11. The drilling assembly according to claim 10, further comprising:

a power section coupled to the bearing housing; and the bit shaft rotatably received in the internal bore, the bit shaft being connected to a drill bit used to drill the wellbore.

12. The drilling assembly according to claim 11, wherein the non-zero angle is at least 0.1 degree.

13. The drilling assembly according to claim 11, wherein the non-zero angle is at least 0.5 degree.

14. The drilling assembly of claim 10, wherein the drill bit shaft is mounted within the internal bore by a combination of axial and radial bearings.

15. The drilling assembly of claim 10, wherein a majority of the length of the drill bit shaft is received in the internal bore of the sleeve.

16. A method to facilitate drilling of a wellbore, comprising:

combining a power section with a bearing housing to form a drilling assembly; and

rotatably mounting a drill bit shaft in an internal bore of a sleeve received in the bearing housing at an offset orientation such that a longitudinal shaft axis of the drill bit shaft forms a first non-zero angle with a longitudinal axis of the bearing housing to enable drilling of a deviated section of a wellbore, and a longitudinal sleeve axis of the sleeve forms a second non-zero angle with the longitudinal axis of the bearing house, the first and second non-zero angles being unequal.

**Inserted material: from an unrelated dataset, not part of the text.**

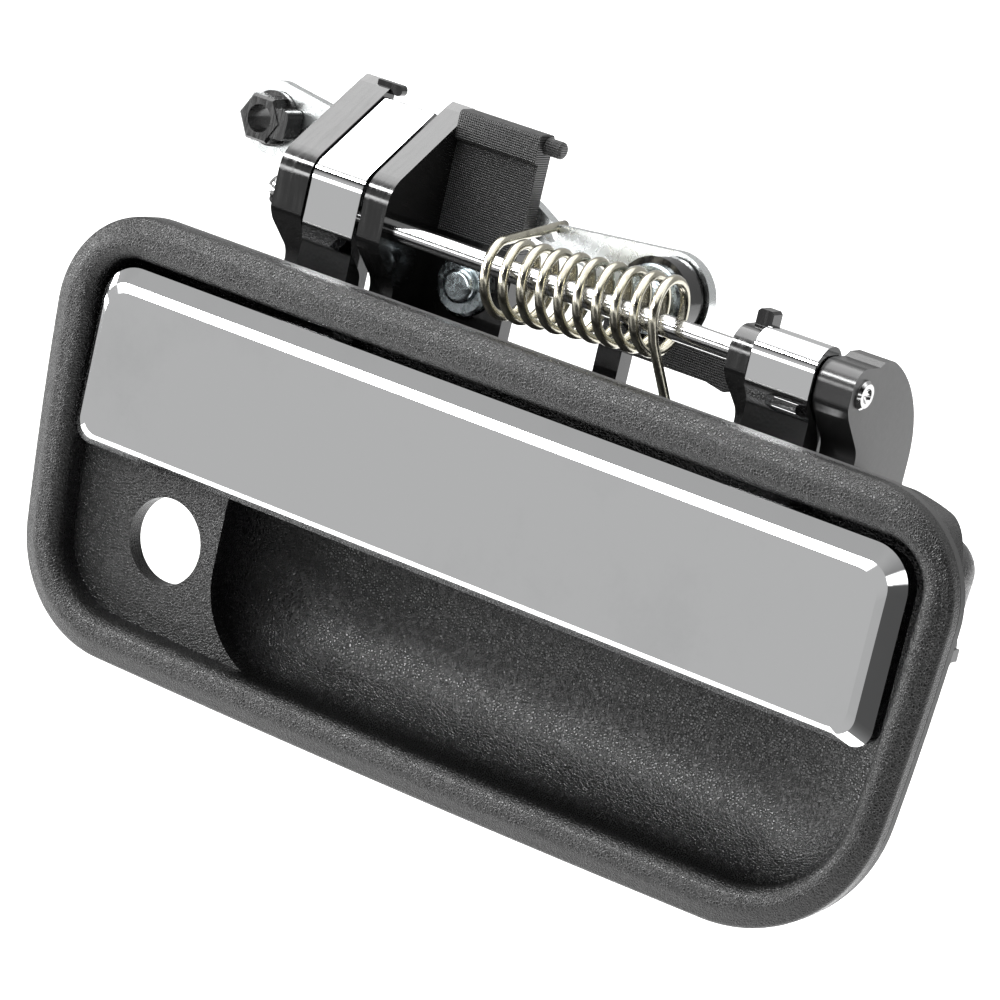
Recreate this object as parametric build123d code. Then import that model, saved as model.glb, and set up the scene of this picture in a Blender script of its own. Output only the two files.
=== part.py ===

17. The method according to claim 16, wherein the sleeve is rotatably received in the bearing housing.

18. The method according to claim 16, further comprising:

rotating a drill bit with the drill bit shaft to thereby drill the wellbore.

19. The method of claim 18, further comprising:

changing the first non-zero angle during the drilling operation.

20. The method of claim 19, wherein the changing comprises changing the first non-zero angle to a zero angle for drilling a straight section of the wellbore.